Goal: Begin at the line that contains "build_base_casting()", stop after the line that contains "if empty is", and reproduce only that span, unaltered.
>> start Task inputs
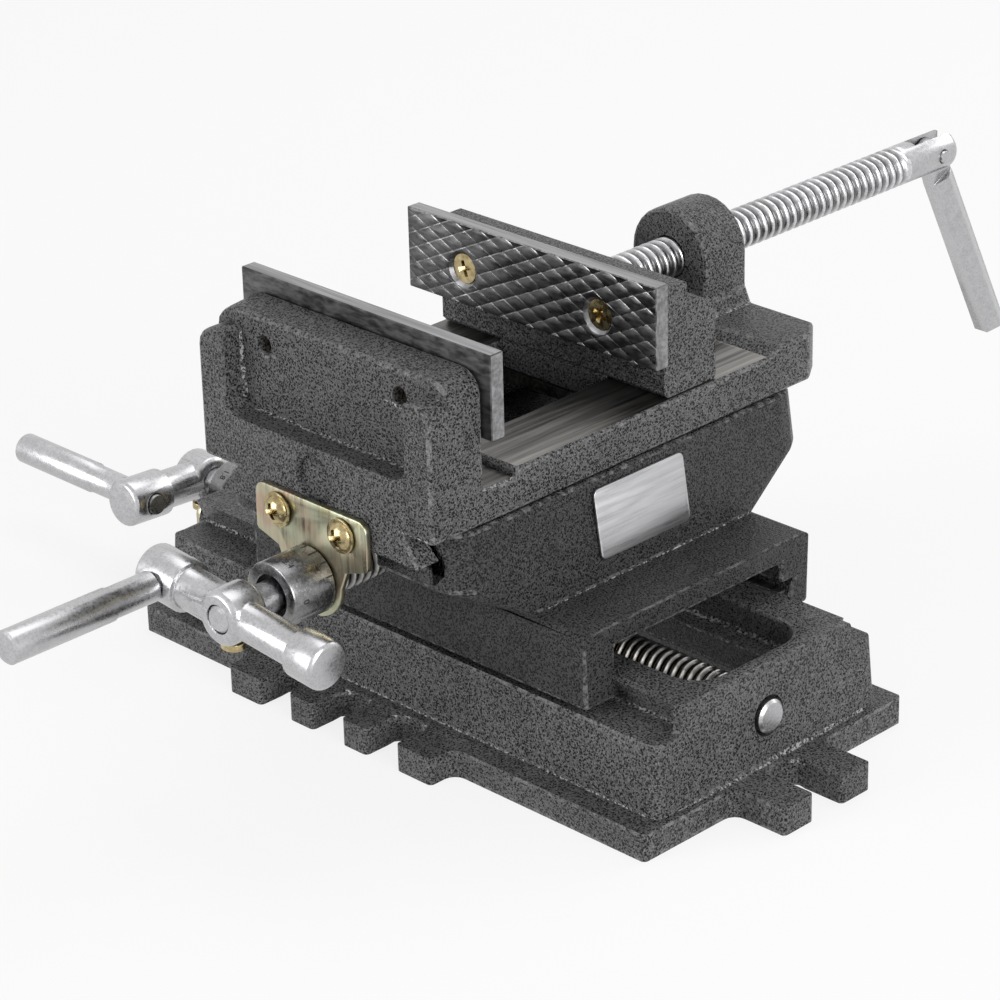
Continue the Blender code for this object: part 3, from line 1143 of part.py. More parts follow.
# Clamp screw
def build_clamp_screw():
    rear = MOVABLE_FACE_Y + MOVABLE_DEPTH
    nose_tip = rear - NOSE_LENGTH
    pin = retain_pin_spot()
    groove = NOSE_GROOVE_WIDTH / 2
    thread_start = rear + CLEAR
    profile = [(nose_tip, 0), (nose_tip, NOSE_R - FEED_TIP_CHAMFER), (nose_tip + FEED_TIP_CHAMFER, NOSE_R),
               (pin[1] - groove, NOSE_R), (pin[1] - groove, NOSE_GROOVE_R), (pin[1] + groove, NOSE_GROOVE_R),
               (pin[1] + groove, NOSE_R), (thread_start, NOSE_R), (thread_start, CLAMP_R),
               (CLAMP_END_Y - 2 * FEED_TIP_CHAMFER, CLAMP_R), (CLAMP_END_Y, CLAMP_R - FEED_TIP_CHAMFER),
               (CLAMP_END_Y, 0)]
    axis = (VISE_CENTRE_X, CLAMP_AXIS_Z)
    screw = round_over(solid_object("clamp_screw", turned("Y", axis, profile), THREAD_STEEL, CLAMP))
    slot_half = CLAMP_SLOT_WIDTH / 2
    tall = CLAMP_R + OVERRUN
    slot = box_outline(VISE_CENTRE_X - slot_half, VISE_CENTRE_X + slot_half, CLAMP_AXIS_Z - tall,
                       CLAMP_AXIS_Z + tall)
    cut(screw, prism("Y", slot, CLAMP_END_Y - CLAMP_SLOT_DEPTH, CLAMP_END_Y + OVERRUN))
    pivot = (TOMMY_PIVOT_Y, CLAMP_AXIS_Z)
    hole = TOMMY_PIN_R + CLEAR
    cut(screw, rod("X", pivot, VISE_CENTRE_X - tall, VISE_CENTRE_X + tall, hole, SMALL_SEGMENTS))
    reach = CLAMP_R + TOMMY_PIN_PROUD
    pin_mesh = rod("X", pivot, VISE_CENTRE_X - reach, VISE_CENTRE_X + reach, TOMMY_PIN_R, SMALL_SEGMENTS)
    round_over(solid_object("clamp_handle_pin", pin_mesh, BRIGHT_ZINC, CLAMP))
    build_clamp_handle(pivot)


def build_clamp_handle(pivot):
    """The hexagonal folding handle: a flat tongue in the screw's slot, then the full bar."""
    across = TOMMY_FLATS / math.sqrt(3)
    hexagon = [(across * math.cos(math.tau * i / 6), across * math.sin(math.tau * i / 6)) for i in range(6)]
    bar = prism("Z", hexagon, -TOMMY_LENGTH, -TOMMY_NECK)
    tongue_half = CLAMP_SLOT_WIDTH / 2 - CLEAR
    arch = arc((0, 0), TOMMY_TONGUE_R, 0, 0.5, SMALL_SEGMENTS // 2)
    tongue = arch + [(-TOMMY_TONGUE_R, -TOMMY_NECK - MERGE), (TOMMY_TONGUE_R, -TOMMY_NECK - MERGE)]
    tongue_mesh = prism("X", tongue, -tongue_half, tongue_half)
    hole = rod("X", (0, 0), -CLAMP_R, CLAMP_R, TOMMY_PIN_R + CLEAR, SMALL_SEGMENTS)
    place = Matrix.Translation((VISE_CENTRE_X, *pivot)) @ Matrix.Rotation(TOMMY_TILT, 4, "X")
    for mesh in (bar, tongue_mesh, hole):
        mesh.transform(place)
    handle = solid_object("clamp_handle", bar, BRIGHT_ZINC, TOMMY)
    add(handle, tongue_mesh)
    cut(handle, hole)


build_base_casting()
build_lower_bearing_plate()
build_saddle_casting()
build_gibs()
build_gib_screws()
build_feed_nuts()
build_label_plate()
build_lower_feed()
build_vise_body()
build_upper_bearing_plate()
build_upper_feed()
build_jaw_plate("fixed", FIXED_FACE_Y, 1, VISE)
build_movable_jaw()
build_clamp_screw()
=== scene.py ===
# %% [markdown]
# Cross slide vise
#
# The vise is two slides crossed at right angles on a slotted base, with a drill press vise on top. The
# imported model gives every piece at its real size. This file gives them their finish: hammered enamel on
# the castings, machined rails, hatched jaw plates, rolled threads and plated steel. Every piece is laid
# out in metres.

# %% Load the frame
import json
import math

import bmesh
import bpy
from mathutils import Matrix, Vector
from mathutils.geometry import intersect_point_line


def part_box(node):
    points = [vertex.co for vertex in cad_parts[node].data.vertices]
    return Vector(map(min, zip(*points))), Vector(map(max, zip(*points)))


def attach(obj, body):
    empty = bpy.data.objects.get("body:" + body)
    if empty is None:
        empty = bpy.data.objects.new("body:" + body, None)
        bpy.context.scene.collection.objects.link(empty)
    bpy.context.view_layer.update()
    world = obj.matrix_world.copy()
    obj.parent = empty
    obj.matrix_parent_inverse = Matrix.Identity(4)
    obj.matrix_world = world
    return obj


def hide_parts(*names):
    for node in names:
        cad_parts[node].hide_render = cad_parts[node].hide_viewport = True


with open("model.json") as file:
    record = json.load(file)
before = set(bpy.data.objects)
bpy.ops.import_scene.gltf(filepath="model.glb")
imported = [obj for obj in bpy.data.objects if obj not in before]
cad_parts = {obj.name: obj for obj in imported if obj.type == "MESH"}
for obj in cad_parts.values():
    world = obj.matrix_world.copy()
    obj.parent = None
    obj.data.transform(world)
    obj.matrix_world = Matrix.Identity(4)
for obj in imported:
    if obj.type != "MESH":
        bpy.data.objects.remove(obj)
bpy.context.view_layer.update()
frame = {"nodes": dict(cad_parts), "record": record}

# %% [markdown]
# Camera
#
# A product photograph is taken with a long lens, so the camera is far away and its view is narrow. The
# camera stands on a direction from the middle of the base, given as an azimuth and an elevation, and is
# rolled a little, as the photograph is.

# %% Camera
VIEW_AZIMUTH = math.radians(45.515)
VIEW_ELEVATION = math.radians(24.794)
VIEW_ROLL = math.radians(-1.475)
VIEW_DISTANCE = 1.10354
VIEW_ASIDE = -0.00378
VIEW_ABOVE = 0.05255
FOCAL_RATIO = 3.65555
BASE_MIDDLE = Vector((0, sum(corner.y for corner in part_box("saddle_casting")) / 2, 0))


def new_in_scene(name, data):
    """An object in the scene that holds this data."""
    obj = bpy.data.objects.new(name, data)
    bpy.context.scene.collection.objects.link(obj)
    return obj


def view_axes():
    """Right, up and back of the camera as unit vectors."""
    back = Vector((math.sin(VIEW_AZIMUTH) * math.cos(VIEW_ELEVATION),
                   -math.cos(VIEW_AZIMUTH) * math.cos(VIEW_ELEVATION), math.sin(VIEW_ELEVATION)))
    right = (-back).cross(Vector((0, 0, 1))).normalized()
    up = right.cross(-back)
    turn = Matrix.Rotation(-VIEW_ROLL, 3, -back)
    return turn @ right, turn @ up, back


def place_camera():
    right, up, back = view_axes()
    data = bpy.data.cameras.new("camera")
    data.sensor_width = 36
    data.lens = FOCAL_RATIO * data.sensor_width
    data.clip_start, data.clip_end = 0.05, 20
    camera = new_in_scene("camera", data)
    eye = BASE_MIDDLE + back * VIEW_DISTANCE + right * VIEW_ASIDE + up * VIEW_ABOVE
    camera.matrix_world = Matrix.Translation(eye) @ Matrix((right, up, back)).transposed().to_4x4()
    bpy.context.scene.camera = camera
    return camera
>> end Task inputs
>> start Task inputs
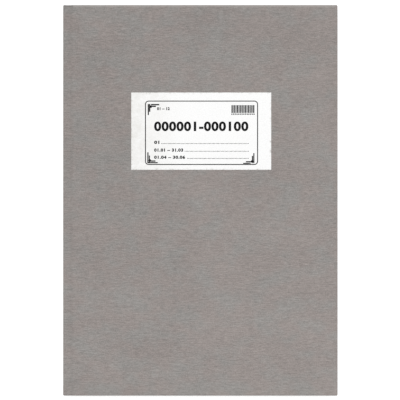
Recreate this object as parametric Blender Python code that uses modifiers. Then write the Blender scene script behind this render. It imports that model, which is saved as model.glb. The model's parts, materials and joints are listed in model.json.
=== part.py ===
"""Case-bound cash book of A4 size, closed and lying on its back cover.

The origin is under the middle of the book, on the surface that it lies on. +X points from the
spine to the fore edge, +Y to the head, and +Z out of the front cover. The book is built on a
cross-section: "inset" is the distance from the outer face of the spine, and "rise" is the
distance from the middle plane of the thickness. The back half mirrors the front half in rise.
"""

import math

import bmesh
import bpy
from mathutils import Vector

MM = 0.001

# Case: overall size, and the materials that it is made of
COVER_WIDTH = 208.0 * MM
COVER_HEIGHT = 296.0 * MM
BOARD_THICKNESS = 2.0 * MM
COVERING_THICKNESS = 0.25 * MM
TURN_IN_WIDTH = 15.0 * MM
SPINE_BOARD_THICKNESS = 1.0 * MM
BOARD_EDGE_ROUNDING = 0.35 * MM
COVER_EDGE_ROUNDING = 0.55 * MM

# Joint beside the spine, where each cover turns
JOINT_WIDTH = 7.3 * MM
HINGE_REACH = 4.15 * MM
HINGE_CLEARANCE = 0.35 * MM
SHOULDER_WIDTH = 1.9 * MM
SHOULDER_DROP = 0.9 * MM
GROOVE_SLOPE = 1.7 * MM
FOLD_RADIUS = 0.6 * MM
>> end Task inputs
>> start Task inputs
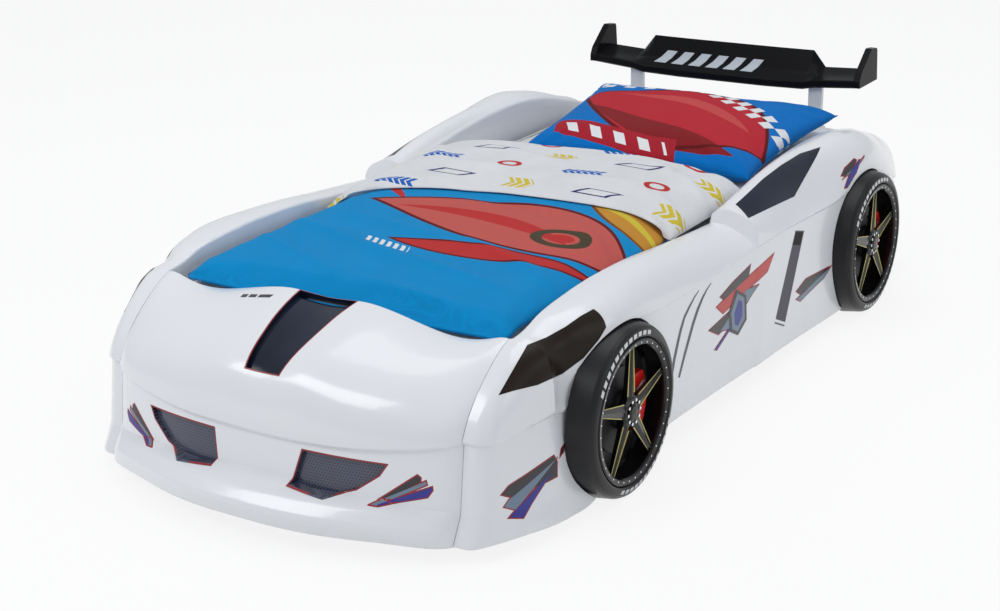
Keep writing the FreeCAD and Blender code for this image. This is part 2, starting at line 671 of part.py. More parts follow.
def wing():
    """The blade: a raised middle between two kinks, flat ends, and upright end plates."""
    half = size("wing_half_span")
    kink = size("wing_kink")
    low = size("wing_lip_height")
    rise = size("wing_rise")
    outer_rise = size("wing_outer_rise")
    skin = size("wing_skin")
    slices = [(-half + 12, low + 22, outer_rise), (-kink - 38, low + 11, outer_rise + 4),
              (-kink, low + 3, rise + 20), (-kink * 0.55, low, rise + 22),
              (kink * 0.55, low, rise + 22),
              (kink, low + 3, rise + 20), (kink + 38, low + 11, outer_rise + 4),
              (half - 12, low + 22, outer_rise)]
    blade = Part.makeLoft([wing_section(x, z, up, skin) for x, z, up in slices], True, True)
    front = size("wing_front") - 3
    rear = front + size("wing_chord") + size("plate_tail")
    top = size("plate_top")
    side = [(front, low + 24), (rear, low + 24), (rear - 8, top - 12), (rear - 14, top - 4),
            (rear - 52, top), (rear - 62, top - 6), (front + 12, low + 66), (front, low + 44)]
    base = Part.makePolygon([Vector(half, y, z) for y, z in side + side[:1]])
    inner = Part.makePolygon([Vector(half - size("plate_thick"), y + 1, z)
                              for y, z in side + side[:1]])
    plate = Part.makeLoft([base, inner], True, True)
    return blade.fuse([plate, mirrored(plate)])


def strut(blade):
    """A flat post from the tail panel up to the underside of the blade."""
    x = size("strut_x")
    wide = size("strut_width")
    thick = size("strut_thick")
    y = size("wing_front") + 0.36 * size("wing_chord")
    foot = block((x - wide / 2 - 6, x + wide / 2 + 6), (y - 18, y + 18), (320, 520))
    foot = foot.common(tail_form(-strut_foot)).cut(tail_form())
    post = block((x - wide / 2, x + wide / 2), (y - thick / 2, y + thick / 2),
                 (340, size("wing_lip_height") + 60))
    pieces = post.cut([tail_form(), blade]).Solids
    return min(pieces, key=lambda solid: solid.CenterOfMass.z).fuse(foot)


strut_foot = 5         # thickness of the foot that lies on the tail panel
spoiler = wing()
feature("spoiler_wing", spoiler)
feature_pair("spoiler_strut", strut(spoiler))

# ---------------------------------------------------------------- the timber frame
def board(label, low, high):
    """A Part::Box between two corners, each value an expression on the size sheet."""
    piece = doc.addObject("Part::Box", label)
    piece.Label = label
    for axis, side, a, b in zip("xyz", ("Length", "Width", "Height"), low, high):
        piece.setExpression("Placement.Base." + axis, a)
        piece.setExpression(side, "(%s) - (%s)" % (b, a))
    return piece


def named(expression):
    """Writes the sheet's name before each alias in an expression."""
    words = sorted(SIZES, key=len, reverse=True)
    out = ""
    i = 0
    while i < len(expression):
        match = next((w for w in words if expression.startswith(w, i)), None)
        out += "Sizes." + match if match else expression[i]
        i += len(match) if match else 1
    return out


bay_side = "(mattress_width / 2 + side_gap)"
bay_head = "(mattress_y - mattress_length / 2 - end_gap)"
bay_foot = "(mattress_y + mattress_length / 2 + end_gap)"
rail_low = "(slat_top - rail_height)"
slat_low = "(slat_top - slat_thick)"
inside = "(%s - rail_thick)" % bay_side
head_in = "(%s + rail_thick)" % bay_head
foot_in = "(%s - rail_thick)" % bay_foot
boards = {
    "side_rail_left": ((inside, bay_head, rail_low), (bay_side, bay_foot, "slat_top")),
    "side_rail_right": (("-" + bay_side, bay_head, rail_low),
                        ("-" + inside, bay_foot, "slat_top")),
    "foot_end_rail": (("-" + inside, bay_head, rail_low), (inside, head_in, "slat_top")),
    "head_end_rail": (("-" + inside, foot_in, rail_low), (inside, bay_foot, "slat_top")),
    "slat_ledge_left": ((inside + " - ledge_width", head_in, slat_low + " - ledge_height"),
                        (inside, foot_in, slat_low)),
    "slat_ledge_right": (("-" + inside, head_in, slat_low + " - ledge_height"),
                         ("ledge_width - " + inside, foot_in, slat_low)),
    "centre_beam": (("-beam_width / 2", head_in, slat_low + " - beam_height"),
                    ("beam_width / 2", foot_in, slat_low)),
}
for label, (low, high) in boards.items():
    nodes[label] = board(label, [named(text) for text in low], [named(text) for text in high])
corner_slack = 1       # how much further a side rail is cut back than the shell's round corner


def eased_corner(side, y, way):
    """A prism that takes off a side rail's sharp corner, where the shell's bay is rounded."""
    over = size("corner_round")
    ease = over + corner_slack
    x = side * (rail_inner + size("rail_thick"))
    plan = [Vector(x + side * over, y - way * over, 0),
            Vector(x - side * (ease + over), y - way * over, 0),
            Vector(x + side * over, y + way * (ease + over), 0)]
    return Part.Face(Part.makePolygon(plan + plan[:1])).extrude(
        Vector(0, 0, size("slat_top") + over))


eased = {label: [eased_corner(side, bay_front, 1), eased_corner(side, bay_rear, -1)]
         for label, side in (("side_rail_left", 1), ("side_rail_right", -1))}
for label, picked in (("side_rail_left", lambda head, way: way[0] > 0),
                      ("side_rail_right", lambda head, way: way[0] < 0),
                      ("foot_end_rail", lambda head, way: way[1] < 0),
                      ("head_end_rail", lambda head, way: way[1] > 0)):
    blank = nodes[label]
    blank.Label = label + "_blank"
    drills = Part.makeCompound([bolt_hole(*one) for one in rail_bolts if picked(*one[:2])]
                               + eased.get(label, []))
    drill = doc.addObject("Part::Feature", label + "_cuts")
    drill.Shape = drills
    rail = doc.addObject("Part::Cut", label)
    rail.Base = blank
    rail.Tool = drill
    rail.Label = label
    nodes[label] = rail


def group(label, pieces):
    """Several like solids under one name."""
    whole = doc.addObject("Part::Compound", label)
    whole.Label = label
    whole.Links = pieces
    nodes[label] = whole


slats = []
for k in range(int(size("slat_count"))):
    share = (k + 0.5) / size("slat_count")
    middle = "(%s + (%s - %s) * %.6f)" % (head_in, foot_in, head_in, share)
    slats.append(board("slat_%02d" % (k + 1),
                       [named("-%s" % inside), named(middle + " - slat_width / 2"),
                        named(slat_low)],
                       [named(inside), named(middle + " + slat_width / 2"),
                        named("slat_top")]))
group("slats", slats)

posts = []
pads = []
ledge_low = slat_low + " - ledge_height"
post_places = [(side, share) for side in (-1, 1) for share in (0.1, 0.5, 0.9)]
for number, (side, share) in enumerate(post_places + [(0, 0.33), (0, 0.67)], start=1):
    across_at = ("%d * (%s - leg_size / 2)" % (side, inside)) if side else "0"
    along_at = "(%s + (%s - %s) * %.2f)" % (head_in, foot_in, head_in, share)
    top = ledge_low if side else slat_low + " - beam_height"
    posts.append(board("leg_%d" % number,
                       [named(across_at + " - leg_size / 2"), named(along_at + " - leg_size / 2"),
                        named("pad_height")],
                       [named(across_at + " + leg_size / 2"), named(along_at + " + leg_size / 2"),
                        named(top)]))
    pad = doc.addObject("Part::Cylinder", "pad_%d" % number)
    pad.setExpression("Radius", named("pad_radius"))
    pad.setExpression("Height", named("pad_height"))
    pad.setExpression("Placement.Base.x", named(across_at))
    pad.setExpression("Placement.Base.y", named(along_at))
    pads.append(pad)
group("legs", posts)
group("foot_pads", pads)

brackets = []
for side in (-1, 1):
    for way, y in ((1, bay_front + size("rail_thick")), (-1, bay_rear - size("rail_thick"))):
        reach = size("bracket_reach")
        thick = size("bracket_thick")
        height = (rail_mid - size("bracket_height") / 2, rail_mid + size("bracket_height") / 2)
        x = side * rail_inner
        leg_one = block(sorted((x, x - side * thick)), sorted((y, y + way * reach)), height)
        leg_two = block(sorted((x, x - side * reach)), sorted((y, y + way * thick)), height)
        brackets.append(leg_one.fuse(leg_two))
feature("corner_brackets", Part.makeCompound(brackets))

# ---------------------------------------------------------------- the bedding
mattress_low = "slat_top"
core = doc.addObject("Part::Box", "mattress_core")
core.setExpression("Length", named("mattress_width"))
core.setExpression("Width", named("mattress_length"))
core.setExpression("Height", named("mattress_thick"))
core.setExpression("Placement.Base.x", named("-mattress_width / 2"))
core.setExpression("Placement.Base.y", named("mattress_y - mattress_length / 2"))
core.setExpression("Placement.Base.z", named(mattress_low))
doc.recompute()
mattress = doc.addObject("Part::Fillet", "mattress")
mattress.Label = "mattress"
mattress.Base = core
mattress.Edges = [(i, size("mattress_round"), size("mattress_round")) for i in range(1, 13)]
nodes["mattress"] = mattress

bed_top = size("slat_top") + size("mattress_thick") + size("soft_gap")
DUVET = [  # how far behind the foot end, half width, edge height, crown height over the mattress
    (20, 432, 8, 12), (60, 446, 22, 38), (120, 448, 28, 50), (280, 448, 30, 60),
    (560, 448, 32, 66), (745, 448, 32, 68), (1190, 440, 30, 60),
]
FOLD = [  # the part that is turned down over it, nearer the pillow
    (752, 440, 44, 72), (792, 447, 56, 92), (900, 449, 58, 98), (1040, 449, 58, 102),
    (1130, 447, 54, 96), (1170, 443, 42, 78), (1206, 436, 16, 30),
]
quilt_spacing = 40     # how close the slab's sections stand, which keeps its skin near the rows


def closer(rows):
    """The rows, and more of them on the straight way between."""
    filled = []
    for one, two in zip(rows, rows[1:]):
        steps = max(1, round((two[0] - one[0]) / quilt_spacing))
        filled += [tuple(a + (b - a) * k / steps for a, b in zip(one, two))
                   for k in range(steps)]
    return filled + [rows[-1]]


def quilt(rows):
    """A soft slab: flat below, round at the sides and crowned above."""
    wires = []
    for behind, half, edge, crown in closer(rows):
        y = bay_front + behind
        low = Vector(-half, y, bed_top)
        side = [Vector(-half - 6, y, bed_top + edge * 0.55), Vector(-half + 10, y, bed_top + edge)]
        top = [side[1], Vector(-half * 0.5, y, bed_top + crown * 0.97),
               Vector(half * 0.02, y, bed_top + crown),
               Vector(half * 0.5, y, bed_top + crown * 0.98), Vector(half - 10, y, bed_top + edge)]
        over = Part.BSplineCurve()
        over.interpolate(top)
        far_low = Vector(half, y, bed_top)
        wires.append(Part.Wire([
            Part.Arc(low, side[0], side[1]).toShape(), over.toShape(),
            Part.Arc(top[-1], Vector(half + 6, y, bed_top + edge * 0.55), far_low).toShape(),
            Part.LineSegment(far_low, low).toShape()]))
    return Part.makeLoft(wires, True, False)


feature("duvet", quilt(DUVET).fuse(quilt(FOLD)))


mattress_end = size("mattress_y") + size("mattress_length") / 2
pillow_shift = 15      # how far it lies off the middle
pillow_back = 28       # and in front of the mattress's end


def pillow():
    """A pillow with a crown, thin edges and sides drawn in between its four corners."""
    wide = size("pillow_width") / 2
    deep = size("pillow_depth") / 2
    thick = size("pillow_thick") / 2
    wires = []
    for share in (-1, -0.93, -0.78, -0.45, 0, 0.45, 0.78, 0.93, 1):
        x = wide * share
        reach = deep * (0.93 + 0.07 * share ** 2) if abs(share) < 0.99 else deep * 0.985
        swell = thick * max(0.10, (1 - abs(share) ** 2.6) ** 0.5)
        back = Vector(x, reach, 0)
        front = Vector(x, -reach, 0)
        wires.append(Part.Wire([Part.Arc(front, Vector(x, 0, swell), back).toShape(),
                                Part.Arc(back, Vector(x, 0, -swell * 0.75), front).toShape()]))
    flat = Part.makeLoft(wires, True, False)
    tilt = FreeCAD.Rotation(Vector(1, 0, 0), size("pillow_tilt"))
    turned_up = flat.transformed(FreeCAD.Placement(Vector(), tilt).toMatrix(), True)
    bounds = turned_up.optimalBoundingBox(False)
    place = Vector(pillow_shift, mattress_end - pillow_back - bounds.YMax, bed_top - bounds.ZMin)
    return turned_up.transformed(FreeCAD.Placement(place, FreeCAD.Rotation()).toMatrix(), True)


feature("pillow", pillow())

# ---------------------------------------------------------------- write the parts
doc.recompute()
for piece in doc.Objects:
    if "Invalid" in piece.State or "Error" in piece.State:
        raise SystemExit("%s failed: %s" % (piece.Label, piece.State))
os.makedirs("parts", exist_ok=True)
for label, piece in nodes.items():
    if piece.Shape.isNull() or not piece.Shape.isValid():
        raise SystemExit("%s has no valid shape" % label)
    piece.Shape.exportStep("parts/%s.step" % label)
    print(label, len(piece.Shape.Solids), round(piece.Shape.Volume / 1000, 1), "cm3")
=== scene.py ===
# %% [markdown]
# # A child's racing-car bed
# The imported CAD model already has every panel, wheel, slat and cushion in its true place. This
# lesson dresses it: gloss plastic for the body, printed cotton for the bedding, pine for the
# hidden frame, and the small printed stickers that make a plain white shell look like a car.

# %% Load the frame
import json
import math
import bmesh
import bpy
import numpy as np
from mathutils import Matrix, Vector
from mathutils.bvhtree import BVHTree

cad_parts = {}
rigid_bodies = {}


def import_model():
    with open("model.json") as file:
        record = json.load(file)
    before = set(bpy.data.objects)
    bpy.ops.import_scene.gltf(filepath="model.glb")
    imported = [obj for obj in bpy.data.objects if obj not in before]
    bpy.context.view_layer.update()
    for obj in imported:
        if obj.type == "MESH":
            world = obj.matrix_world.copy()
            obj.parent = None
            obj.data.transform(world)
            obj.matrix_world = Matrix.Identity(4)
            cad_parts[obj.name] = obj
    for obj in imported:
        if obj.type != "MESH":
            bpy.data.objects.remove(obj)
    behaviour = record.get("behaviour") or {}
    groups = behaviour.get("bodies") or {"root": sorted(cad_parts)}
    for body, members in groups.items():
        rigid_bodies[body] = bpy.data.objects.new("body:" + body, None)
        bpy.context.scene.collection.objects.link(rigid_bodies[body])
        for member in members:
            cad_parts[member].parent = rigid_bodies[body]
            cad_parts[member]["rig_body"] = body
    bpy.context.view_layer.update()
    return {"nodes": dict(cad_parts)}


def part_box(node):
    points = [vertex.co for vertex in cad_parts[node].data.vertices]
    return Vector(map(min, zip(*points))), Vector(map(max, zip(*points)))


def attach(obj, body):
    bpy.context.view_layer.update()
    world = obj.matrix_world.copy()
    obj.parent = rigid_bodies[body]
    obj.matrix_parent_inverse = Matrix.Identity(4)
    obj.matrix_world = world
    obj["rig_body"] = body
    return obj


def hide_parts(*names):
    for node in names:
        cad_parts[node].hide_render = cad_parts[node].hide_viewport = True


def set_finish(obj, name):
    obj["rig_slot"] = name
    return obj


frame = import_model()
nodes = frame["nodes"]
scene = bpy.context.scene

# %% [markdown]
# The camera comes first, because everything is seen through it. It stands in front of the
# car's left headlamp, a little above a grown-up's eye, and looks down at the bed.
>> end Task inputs
Reply:
build_base_casting()
build_lower_bearing_plate()
build_saddle_casting()
build_gibs()
build_gib_screws()
build_feed_nuts()
build_label_plate()
build_lower_feed()
build_vise_body()
build_upper_bearing_plate()
build_upper_feed()
build_jaw_plate("fixed", FIXED_FACE_Y, 1, VISE)
build_movable_jaw()
build_clamp_screw()
=== scene.py ===
# %% [markdown]
# Cross slide vise
#
# The vise is two slides crossed at right angles on a slotted base, with a drill press vise on top. The
# imported model gives every piece at its real size. This file gives them their finish: hammered enamel on
# the castings, machined rails, hatched jaw plates, rolled threads and plated steel. Every piece is laid
# out in metres.

# %% Load the frame
import json
import math

import bmesh
import bpy
from mathutils import Matrix, Vector
from mathutils.geometry import intersect_point_line


def part_box(node):
    points = [vertex.co for vertex in cad_parts[node].data.vertices]
    return Vector(map(min, zip(*points))), Vector(map(max, zip(*points)))


def attach(obj, body):
    empty = bpy.data.objects.get("body:" + body)
    if empty is None:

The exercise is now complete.